§ DIRECTIVE: Within the material below, locate the line with "the left one" and the line with "before = set(bpy.data.objects)", then return those two lines and all lines between them, exactly as written.
####################
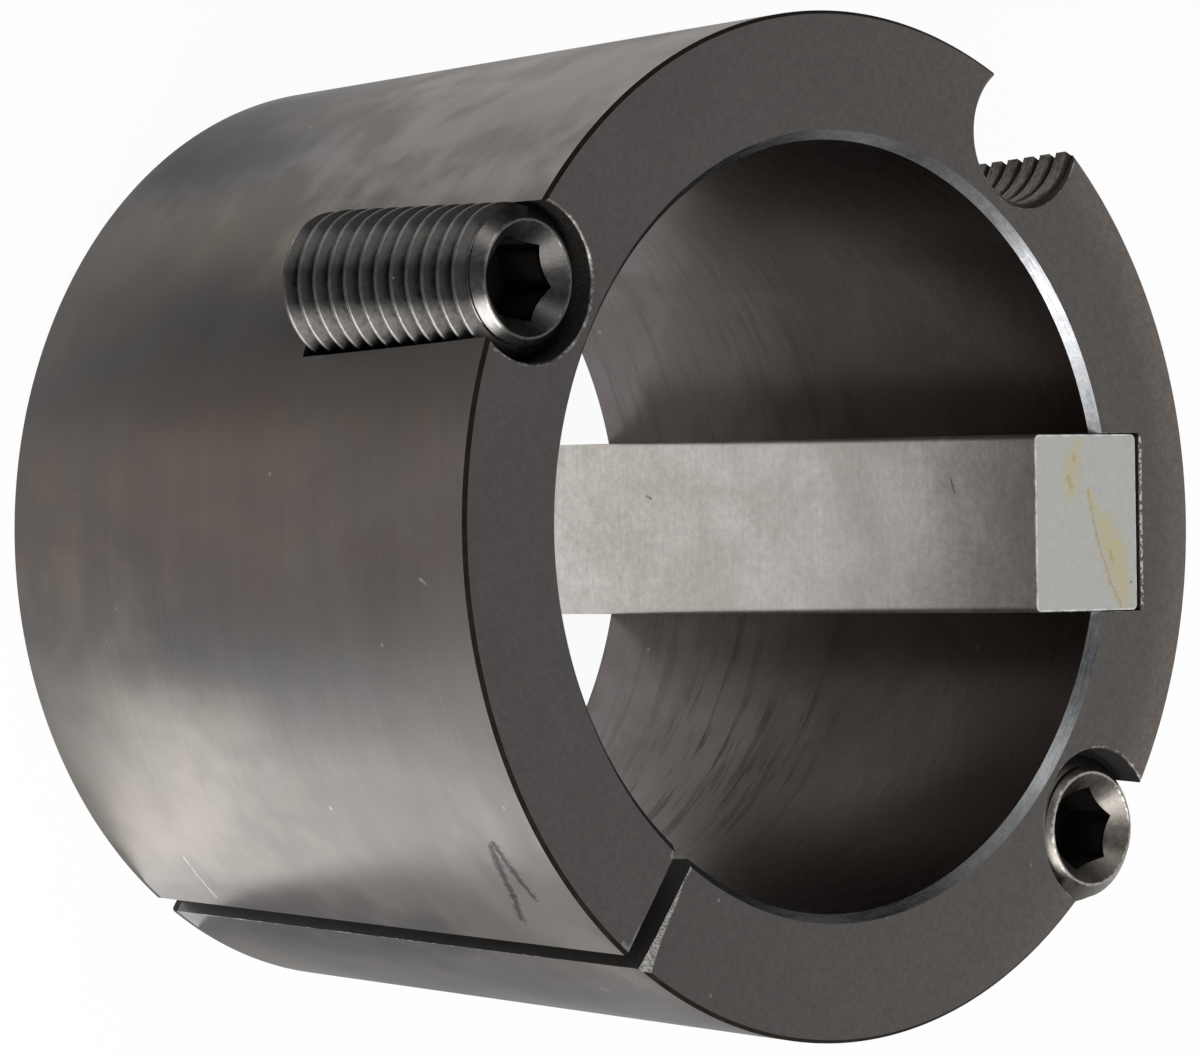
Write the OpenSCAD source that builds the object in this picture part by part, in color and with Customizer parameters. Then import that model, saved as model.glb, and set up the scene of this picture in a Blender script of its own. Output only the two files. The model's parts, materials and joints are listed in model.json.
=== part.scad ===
// Taper bush: a split conical bushing with a keyed shaft bore and two set screws.
// It stands on its small end, +Z runs up the axis to the large end, and the split faces -Y.

/* [Body] */
// Diameter of the large end
large_dia = 108; // [97:0.5:120]
// Length along the axis
body_len = 76; // [60:1:90]
// Slope of the outside, in degrees per side
taper = 4; // [2:0.5:5]
// Thickness of the wall at the large end, between the bore and the outside
wall = 13.5; // [13:0.25:18]
// Chamfer on the outer edge of each end face
rim_break = 0.4; // [0.2:0.1:0.8]
// Chamfer at each mouth of the bore
bore_chamfer = 1; // [0.4:0.1:1.2]

/* [Split] */
// Width of the cut that goes right through the wall
split_w = 2.6; // [1.2:0.1:5]

/* [Key] */
// Width of the key
key_w = 19.05; // [14:0.05:20]
// Height of the key, from the shaft's slot to the bush's slot
key_h = 15.875; // [12:0.005:16]
// Depth of the key's seat in the shaft, measured at its side
key_in_shaft = 9.525; // [8:0.005:11]
// Direction of the key round the axis, from +X
key_angle = 35; // [25:1:45]
// Space between the key and each side of its slot
key_side_gap = 0.05; // [0.02:0.01:0.1]
// Space between the key and the bottom of its slot
key_top_gap = 0.4; // [0.1:0.05:0.6]
// Rounding of the key's long edges
key_round = 0.7; // [0.3:0.1:1.5]
// Chamfer round each end of the key
key_end_break = 0.35; // [0.2:0.05:0.8]

/* [Set screws] */
// Outer diameter of the thread
screw_dia = 15.875; // [14:0.005:16.4]
// Length of a set screw
screw_len = 29.4; // [22:0.1:34]
// Pitch of the thread
pitch = 2.309; // [1.5:0.001:2.4]
// Diameter of the flat round the socket, inside the end chamfer
screw_end_dia = 12.3; // [12:0.1:13]
// Chamfer round the point of a screw
screw_point_break = 1.2; // [0.6:0.1:1.8]
// Width across the flats of the hexagon socket
socket_af = 7.94; // [6:0.01:9]
// Depth of the socket
socket_depth = 8; // [6:0.1:12]
// Diameter of the countersink at the socket's mouth
socket_mouth_dia = 11.8; // [11:0.1:11.9]
// Turn of the right and the left socket round their own axes
socket_turns = [21, 55]; // [0:1:59]

/* [Screw pockets] */
// Distance from the large end's edge in to the centres of the pockets and the removal hole
centre_inset = 3.2; // [2.4:0.1:3.4]
// Angle from the split to each pocket
pocket_angle = 85; // [78:1:95]
// Space round a screw in its pocket
pocket_clear = 0.46; // [0.3:0.02:0.6]
// Distance from the large face down to the end of the right and the left screw
screw_recess = [1.2, 0.3]; // [0:0.1:2]

/* [Removal hole] */
// Inner diameter of the tapped half hole
removal_dia = 14.7; // [13.4:0.1:15]
// Depth of the half hole
removal_depth = 34; // [26:0.5:44]
// Length at the bottom of the half hole that the tap leaves plain
removal_plain = 4; // [2:0.5:8]
// Depth of the countersink at its mouth
removal_mouth = 0.7; // [0.5:0.1:1.5]
// Space between the crests of a screw and the roots of the half hole's thread
tap_clear = 0.05; // [0.02:0.01:0.15]
// Turn of the threads of the right screw, the left screw and the half hole
thread_turns = [0, 199, 98]; // [0:1:359]

/* [Hidden] */
$fn = 96;
// Length by which a cutting shape passes the face that it opens
over = 1;

large_r = large_dia / 2;
bore_r = large_r - wall;
small_r = large_r - body_len * tan(taper);
function cone_r(z) = small_r + z * tan(taper);

key_low = sqrt(pow(bore_r, 2) - pow(key_w / 2, 2)) - key_in_shaft;
key_high = key_low + key_h;
slot_high = key_high + key_top_gap;
slot_w = key_w + 2 * key_side_gap;

screw_r = screw_dia / 2;
pocket_r = screw_r + pocket_clear;
pocket_depths = [for (recess = screw_recess) screw_len + recess];
centre_r = large_r - centre_inset;
split_dir = 270;
right_dir = split_dir + pocket_angle;
left_dir = split_dir - pocket_angle;
removal_dir = split_dir + 180;
// A screw leans outward in its pocket, almost to the pocket's own circle
screw_out = pocket_clear - 0.06;

// Thread form: 60 degree flanks, crest an eighth and root a quarter of the pitch
crest_w = pitch / 8;
root_w = pitch / 4;
flank = tan(30);
thread_depth = (pitch - crest_w - root_w) / 2 / flank;
// Steps for each turn of the helix
turn_steps = 24;
// Depth by which a thread's cutter passes the surface that it starts from
lift = 0.1;

// Places children at a distance from the axis, in a direction round it
module around(dir, dist) {
    rotate([0, 0, dir]) translate([dist, 0, 0]) children();
}

// Section of the body before anything is cut from it
module body_section() {
    polygon([
        [bore_r, bore_chamfer],
        [bore_r + bore_chamfer, 0],
        [small_r - rim_break, 0],
        [cone_r(rim_break), rim_break],
        [cone_r(body_len - rim_break), body_len - rim_break],
        [large_r - rim_break, body_len],
        [bore_r + bore_chamfer, body_len],
        [bore_r, body_len - bore_chamfer]
    ]);
}

// Slot for the key, open to the bore and to both end faces
module key_slot() {
    rotate([0, 0, key_angle])
        translate([key_low, -slot_w / 2, -over])
            cube([slot_high - key_low, slot_w, body_len + 2 * over]);
}

// Blind pocket for a set screw
module pocket(dir, depth) {
    around(dir, centre_r)
        translate([0, 0, body_len - depth])
            cylinder(r = pocket_r, h = depth + over);
}

// Section swept round the Z axis along a helix, from z = 0 up, as one closed form.
// The section is four points of radius and height, anticlockwise.
module helix(section, length) {
    steps = ceil(length / pitch * turn_steps);
    points = [
        for (i = [0 : steps], p = section)
            let (a = 360 * i / turn_steps)
                [p[0] * cos(a), p[0] * sin(a), p[1] + pitch * i / turn_steps]
    ];
    sides = [
        for (i = [0 : steps - 1], k = [0 : 3])
            let (a = 4 * i + k, b = 4 * i + (k + 1) % 4)
                each [[a, b, b + 4], [a, b + 4, a + 4]]
    ];
    last = 4 * steps;
    polyhedron(
        points = points,
        faces = concat([[3, 2, 1, 0]], sides, [[last, last + 1, last + 2, last + 3]]),
        convexity = 12
    );
}

// Groove that leaves a screw's thread standing, from z = 0 up
module screw_groove(length) {
    root_r = screw_r - thread_depth;
    outer_r = screw_r + lift;
    outer_half = root_w / 2 + (outer_r - root_r) * flank;
    section = [[root_r, -root_w / 2], [outer_r, -outer_half], [outer_r, outer_half], [root_r, root_w / 2]];
    translate([0, 0, -pitch]) helix(section, length + 2 * pitch);
}

// Groove that a tap leaves in a hole's wall, from z = 0 up
module tap_groove(hole_r, length) {
    tap_r = screw_r + tap_clear;
    inner_r = hole_r - lift;
    inner_half = crest_w / 2 + (tap_r - inner_r) * flank;
    section = [[inner_r, -inner_half], [tap_r, -crest_w / 2], [tap_r, crest_w / 2], [inner_r, inner_half]];
    helix(section, length + pitch);
}

// Tapped half hole that takes a screw to push the bush out, with a drilled end
module removal_hole() {
    removal_r = removal_dia / 2;
    mouth_r = removal_r + removal_mouth;
    drill_tip = removal_r * tan(31);
    around(removal_dir, centre_r)
        translate([0, 0, body_len - removal_depth]) {
            rotate_extrude()
                polygon([
                    [0, -drill_tip],
                    [removal_r, 0],
                    [removal_r, removal_depth - removal_mouth],
                    [mouth_r, removal_depth],
                    [mouth_r, removal_depth + over],
                    [0, removal_depth + over]
                ]);
            translate([0, 0, removal_plain])
                rotate([0, 0, thread_turns[2] - removal_dir])
                    tap_groove(removal_r, removal_depth - removal_plain);
        }
}

module split_cut() {
    rotate([0, 0, split_dir])
        translate([bore_r - 3 * over, -split_w / 2, -over])
            cube([large_r - bore_r + 6 * over, split_w, body_len + 2 * over]);
}

module bush() {
    color("#4a4744")
        difference() {
            rotate_extrude($fn = 192) body_section();
            key_slot();
            pocket(right_dir, pocket_depths[0]);
            pocket(left_dir, pocket_depths[1]);
            removal_hole();
            split_cut();
        }
}

// Rectangle with rounded corners, centred on X and Y
module rounded_rect(w, h, r) {
    square([w - 2 * r, h], center = true);
    square([w, h - 2 * r], center = true);
    for (sx = [-1, 1], sy = [-1, 1])
        translate([sx * (w / 2 - r), sy * (h / 2 - r)]) circle(r = r, $fn = 24);
}

// Rectangle with chamfered corners, standing from y = 0 up
module broken_rect(w, h, c) {
    polygon([
        [-w / 2 + c, 0], [w / 2 - c, 0], [w / 2, c], [w / 2, h - c],
        [w / 2 - c, h], [-w / 2 + c, h], [-w / 2, h - c], [-w / 2, c]
    ]);
}

// Key: a bar as long as the body, with rounded long edges and chamfered ends
module key() {
    color("#b5b2ac")
        rotate([0, 0, key_angle])
            translate([key_low + key_h / 2, 0, 0])
                intersection() {
                    linear_extrude(body_len) rounded_rect(key_h, key_w, key_round);
                    rotate([90, 0, 0])
                        linear_extrude(key_w + 2 * over, center = true)
                            broken_rect(key_h, body_len, key_end_break);
                    rotate([90, 0, 90])
                        linear_extrude(key_h + 2 * over, center = true)
                            broken_rect(key_w, body_len, key_end_break);
                }
}

// Set screw with a hexagon socket, from its point at z = 0 up
module set_screw(socket_turn, thread_turn) {
    end_r = screw_end_dia / 2;
    end_chamfer = screw_r - end_r;
    mouth_r = socket_mouth_dia / 2;
    corner_r = socket_af / 2 / cos(30);
    color("#3a3835")
        difference() {
            rotate_extrude()
                polygon([
                    [0, 0],
                    [screw_r - screw_point_break, 0],
                    [screw_r, screw_point_break],
                    [screw_r, screw_len - end_chamfer],
                    [end_r, screw_len],
                    [0, screw_len]
                ]);
            rotate([0, 0, thread_turn]) screw_groove(screw_len);
            translate([0, 0, screw_len - socket_depth])
                rotate([0, 0, socket_turn])
                    cylinder(r = corner_r, h = socket_depth + over, $fn = 6);
            // Countersink at 45 degrees, which scallops the hexagon's sides
            translate([0, 0, screw_len - mouth_r])
                cylinder(r1 = 0, r2 = mouth_r + over, h = mouth_r + over);
        }
}

// A set screw stands on the floor of its pocket: 0 is the right one and 1 the left one
module seated_screw(side, dir) {
    around(dir, centre_r + screw_out)
        translate([0, 0, body_len - pocket_depths[side]])
            rotate([0, 0, -dir]) set_screw(socket_turns[side], thread_turns[side]);
}

module screw_right() {
    seated_screw(0, right_dir);
}

module screw_left() {
    seated_screw(1, left_dir);
}

bush();
key();
screw_right();
screw_left();
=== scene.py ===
# %% [markdown]
# # A taper bush
# A taper bush is a split cone of blackened iron. A pair of set screws draws it into a hub, so that it clamps
# a keyed shaft. This lesson models it in Blender with bmesh operators and gives every surface its finish:
# turned, bored, sawn, tapped, worn bright and stained.

# %% Load the frame
import json
import math
import random

import bmesh
import bpy
from mathutils import Matrix, Vector

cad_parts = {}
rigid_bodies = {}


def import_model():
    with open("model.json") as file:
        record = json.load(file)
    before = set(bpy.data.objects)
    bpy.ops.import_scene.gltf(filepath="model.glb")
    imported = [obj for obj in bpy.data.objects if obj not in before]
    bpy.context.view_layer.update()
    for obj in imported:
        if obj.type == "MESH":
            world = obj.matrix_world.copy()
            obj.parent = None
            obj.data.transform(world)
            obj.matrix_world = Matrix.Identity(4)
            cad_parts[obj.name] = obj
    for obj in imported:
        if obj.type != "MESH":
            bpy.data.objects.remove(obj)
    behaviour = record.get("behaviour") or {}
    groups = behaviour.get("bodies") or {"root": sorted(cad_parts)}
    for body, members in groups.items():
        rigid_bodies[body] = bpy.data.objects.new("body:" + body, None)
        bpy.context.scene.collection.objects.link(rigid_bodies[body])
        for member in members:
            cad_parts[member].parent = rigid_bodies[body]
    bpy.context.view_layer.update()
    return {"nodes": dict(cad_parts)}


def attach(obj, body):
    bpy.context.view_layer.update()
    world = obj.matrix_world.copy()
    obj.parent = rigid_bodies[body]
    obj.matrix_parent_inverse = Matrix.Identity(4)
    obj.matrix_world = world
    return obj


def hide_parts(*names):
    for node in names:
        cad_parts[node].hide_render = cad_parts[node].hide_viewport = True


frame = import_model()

print("nodes:", sorted(frame["nodes"]))

# %% [markdown]
# ## Sizes
# The pieces are modelled in millimetres, because the finest details are about a tenth of one, and each
# mesh is scaled to metres when it is finished. These sizes are the part's own. More follow where they are
# first needed, and the rest is worked out from them. Directions are measured round the axis from +X, and the
# split faces -Y. The body stands on its small end, with its axis on Z.

# %% Sizes of the body in millimetres
MM = 0.001
LARGE_R = 54.0
LENGTH = 76.0
TAPER = math.radians(4)
WALL = 13.5
RIM_BREAK = 0.4
BORE_R = LARGE_R - WALL
SMALL_R = LARGE_R - LENGTH * math.tan(TAPER)
print(f"bore {BORE_R} mm, small end {SMALL_R:.2f} mm")

# %% Sizes of the key
KEY_W = 19.05
KEY_H = 15.875
KEY_IN_SHAFT = 9.525
KEY_DIR = math.radians(35)
KEY_TOP_GAP = 0.4
KEY_LOW = math.sqrt(BORE_R**2 - (KEY_W / 2) ** 2) - KEY_IN_SHAFT
KEY_HIGH = KEY_LOW + KEY_H
SLOT_HIGH = KEY_HIGH + KEY_TOP_GAP
print(f"key from {KEY_LOW:.2f} to {KEY_HIGH:.2f} mm")

# %% Sizes and places of the screws and the half hole
SCREW_R = 7.9375
SCREW_LEN = 29.4
END_FLAT_R = 6.15
SOCKET_AF = 7.94
CENTRE_IN = 3.2
CENTRE_R = LARGE_R - CENTRE_IN
SCREW_OUT = 0.4
SCREWS = {
    "screw_right": {
        "dir": math.radians(355),
        "recess": 1.2,
        "socket_turn": math.radians(21),
        "thread_turn": 0.0,
    },
    "screw_left": {
        "dir": math.radians(185),
        "recess": 0.3,
        "socket_turn": math.radians(55),
        "thread_turn": math.radians(199),
    },
}
REMOVAL_DIR = math.radians(90)
REMOVAL_R = 7.35


def on_circle(direction, radius, z=0.0):
    return Vector((radius * math.cos(direction), radius * math.sin(direction), z))


print(f"screws and half hole on a circle of {CENTRE_R:.1f} mm")

# %% [markdown]
# ## Camera
# The photograph looks down on the large end at about 46 degrees, from the side opposite the key, with a long
# lens. The camera is turned on its own axis so that the bush's axis lies level in the picture.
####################
§ RESULT:
// A set screw stands on the floor of its pocket: 0 is the right one and 1 the left one
module seated_screw(side, dir) {
    around(dir, centre_r + screw_out)
        translate([0, 0, body_len - pocket_depths[side]])
            rotate([0, 0, -dir]) set_screw(socket_turns[side], thread_turns[side]);
}

module screw_right() {
    seated_screw(0, right_dir);
}

module screw_left() {
    seated_screw(1, left_dir);
}

bush();
key();
screw_right();
screw_left();
=== scene.py ===
# %% [markdown]
# # A taper bush
# A taper bush is a split cone of blackened iron. A pair of set screws draws it into a hub, so that it clamps
# a keyed shaft. This lesson models it in Blender with bmesh operators and gives every surface its finish:
# turned, bored, sawn, tapped, worn bright and stained.

# %% Load the frame
import json
import math
import random

import bmesh
import bpy
from mathutils import Matrix, Vector

cad_parts = {}
rigid_bodies = {}


def import_model():
    with open("model.json") as file:
        record = json.load(file)
    before = set(bpy.data.objects)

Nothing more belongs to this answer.